3D code data:
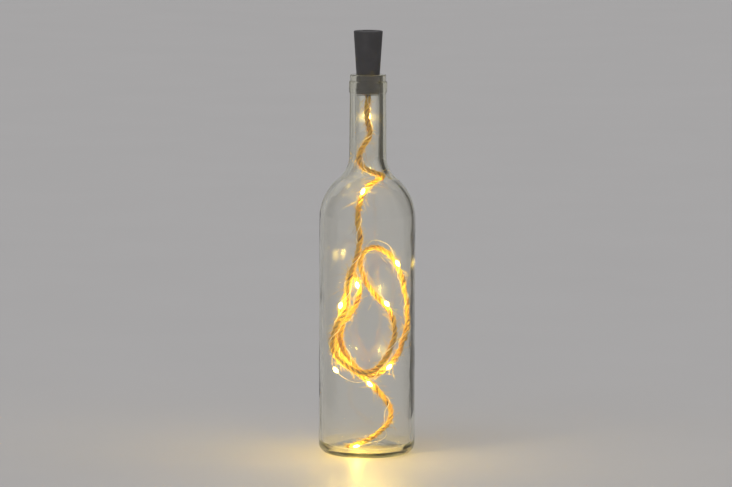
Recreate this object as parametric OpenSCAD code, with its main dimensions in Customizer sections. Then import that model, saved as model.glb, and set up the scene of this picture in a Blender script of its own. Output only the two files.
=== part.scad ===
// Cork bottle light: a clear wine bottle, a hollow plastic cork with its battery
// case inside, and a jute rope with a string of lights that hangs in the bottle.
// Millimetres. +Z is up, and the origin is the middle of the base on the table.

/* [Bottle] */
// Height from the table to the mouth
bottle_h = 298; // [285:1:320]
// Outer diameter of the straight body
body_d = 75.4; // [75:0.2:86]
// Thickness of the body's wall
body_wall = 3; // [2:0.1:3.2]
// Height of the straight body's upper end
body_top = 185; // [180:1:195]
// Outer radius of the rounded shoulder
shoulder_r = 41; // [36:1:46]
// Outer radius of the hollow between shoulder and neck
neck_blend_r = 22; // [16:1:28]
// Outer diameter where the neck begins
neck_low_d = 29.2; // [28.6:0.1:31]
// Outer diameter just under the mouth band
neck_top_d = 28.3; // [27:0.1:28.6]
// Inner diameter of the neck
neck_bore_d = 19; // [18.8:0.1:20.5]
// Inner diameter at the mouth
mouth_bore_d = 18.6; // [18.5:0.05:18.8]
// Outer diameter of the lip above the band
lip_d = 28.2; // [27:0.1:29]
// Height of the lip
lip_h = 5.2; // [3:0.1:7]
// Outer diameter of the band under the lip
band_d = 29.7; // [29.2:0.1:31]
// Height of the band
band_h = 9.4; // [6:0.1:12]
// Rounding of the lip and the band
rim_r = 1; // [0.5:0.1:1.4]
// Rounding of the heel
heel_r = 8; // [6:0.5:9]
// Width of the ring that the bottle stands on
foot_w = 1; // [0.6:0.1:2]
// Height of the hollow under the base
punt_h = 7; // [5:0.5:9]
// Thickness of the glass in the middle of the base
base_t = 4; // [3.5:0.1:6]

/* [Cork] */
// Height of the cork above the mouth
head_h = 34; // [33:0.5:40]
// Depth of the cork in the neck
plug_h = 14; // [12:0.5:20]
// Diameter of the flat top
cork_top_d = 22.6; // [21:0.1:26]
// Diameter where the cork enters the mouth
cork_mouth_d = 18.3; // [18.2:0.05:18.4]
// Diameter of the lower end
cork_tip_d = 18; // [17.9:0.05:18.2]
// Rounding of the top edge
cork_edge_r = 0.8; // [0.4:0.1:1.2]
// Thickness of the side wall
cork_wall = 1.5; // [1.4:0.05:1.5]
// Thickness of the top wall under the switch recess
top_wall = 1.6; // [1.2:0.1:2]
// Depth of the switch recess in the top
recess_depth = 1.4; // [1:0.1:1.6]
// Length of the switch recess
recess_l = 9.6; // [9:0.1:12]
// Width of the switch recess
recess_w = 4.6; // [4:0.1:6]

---

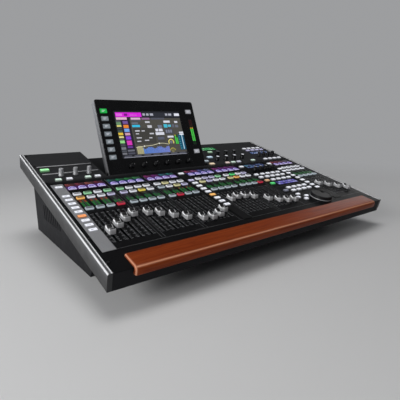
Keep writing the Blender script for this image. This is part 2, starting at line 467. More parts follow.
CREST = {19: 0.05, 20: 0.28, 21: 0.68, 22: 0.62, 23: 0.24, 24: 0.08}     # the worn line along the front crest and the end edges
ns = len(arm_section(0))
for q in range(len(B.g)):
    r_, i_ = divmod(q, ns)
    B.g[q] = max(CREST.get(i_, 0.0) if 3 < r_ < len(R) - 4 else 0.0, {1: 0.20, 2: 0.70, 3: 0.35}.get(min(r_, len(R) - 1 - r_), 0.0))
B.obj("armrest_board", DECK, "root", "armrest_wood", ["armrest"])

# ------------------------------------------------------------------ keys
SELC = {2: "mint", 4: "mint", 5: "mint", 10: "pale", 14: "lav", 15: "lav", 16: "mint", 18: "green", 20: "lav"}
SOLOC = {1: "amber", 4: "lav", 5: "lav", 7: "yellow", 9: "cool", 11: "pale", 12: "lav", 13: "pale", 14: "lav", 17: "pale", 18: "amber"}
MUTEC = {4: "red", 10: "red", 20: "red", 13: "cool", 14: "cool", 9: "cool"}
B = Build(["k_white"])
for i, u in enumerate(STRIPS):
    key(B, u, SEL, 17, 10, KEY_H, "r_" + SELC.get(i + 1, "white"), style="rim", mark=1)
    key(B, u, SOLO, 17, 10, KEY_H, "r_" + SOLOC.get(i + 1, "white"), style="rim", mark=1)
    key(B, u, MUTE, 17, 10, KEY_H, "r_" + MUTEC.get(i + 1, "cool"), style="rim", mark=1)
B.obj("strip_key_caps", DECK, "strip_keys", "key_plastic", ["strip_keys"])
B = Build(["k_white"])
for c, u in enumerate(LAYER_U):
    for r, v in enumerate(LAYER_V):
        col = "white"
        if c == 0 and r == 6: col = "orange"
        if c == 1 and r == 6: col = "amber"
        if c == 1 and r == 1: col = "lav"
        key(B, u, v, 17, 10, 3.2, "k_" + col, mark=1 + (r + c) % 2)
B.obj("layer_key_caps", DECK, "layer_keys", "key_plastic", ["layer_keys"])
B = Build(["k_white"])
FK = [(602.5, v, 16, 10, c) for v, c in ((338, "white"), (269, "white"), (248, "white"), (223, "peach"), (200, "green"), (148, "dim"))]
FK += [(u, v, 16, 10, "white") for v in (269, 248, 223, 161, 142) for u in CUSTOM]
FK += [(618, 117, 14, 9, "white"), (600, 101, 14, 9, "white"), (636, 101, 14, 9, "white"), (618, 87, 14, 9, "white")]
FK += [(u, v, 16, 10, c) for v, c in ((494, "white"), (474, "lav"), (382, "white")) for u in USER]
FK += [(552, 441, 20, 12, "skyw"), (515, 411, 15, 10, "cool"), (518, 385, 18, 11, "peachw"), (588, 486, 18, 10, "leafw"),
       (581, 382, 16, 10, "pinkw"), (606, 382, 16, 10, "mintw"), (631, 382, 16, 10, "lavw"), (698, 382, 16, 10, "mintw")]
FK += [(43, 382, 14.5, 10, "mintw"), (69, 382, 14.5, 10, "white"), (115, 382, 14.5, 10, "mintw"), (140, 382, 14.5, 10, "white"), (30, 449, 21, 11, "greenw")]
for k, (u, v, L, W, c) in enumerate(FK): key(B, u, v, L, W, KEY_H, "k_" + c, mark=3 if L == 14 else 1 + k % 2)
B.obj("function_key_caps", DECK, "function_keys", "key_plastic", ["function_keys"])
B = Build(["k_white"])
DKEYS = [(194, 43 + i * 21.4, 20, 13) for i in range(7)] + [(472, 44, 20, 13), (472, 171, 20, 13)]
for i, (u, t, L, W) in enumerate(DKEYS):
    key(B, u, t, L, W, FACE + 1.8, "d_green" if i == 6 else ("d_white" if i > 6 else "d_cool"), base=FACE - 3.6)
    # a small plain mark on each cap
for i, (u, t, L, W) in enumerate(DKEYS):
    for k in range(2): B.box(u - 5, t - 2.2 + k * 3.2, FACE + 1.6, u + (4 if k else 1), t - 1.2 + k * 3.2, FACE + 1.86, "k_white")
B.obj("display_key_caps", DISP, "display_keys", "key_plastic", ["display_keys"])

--

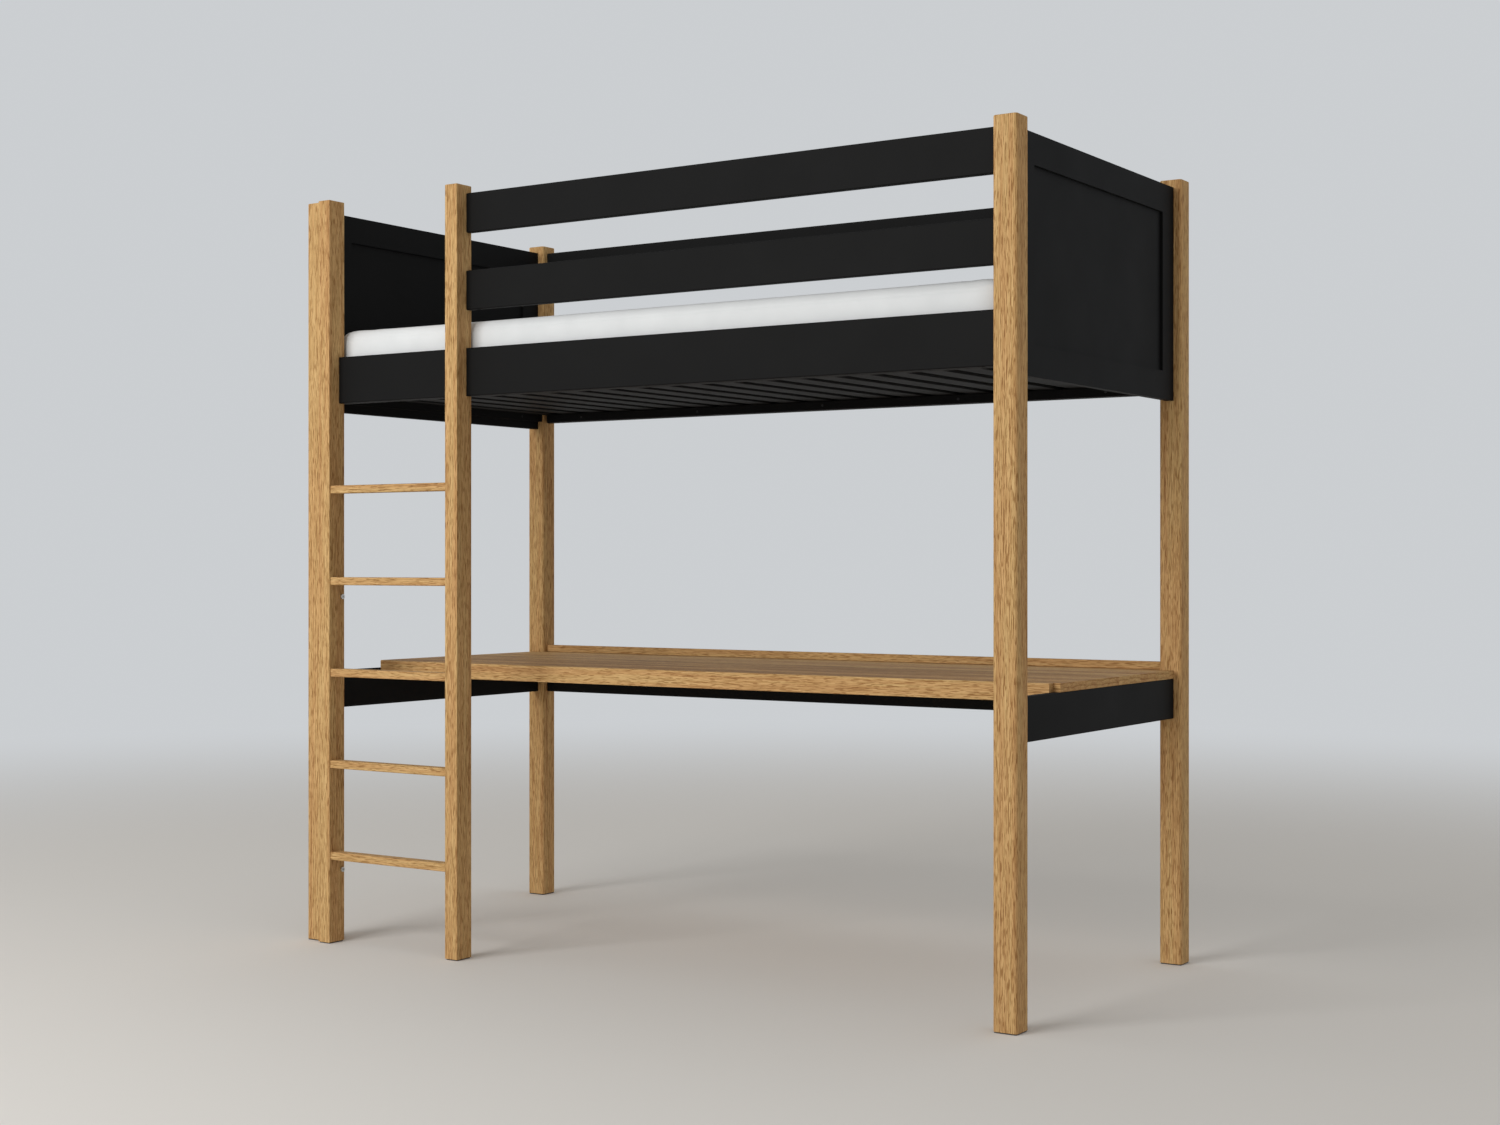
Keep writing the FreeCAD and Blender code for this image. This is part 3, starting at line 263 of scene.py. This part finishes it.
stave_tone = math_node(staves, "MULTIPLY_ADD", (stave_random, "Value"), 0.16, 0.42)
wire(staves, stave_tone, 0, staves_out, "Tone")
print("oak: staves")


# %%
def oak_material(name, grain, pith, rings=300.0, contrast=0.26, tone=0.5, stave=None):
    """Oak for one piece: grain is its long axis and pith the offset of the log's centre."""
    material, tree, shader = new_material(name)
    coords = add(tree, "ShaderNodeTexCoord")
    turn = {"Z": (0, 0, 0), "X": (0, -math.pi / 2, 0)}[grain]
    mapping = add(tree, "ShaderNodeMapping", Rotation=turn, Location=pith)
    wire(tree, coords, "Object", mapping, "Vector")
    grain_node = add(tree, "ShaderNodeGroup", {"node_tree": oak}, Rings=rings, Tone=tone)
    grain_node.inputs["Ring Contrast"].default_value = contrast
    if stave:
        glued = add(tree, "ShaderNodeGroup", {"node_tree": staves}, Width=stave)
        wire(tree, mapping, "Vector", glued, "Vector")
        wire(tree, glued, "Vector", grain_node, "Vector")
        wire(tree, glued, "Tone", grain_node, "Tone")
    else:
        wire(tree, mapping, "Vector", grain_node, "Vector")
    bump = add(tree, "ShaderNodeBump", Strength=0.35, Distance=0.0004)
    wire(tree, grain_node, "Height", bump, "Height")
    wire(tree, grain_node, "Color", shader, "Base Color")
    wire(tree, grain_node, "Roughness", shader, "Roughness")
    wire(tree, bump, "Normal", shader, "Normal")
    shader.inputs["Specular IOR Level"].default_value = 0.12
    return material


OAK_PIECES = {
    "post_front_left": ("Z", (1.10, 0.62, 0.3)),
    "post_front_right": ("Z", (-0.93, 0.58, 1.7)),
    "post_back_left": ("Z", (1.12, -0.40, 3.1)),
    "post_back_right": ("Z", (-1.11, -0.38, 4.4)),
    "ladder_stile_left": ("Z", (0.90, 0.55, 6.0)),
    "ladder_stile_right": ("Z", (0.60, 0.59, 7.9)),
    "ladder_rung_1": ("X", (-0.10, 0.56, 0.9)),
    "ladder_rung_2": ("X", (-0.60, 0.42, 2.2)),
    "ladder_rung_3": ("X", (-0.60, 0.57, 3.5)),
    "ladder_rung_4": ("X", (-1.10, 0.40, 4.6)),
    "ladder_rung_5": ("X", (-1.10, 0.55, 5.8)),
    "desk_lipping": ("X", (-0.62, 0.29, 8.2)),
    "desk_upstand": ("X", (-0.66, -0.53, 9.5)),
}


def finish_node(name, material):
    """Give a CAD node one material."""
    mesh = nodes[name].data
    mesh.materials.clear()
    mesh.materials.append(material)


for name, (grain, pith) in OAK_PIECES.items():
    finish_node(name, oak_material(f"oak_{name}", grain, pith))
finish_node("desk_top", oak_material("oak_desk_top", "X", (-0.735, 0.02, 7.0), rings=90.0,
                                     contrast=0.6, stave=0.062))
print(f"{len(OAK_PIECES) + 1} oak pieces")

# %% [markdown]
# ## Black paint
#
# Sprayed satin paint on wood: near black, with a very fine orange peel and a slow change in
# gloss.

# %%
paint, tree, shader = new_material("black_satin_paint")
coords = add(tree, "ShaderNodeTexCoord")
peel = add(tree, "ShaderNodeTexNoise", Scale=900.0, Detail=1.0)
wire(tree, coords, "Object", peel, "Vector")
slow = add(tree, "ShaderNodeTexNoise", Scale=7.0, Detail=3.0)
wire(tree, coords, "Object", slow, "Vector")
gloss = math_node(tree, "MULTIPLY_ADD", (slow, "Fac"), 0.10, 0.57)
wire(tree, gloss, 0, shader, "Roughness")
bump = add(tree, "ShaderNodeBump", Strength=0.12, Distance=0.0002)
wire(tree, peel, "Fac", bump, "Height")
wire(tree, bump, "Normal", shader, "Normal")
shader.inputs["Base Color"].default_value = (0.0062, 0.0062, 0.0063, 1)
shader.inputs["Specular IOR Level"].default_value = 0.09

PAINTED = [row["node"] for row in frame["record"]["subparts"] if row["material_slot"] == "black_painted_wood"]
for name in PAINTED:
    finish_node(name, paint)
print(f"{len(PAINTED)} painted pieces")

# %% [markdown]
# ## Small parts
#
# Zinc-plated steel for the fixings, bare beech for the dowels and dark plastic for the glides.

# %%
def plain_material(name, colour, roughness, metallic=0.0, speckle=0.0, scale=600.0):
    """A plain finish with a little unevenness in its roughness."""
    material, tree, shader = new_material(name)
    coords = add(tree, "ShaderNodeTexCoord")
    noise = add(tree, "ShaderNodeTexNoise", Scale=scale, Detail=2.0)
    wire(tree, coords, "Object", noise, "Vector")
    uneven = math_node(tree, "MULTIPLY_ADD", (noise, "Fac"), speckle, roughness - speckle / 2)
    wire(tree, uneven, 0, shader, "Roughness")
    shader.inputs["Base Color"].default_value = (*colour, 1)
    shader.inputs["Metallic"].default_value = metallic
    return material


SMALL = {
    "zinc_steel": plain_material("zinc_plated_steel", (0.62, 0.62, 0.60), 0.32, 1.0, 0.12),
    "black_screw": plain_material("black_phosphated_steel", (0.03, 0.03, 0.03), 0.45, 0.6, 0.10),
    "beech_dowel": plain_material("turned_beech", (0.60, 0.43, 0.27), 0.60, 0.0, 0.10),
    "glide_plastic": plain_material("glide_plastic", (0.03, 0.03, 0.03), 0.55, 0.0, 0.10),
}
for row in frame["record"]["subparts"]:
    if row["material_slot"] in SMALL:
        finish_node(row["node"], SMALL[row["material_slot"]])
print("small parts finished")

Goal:
Across the data, tally the lines containing "that" and give back the number alone.

Exercise solution:
3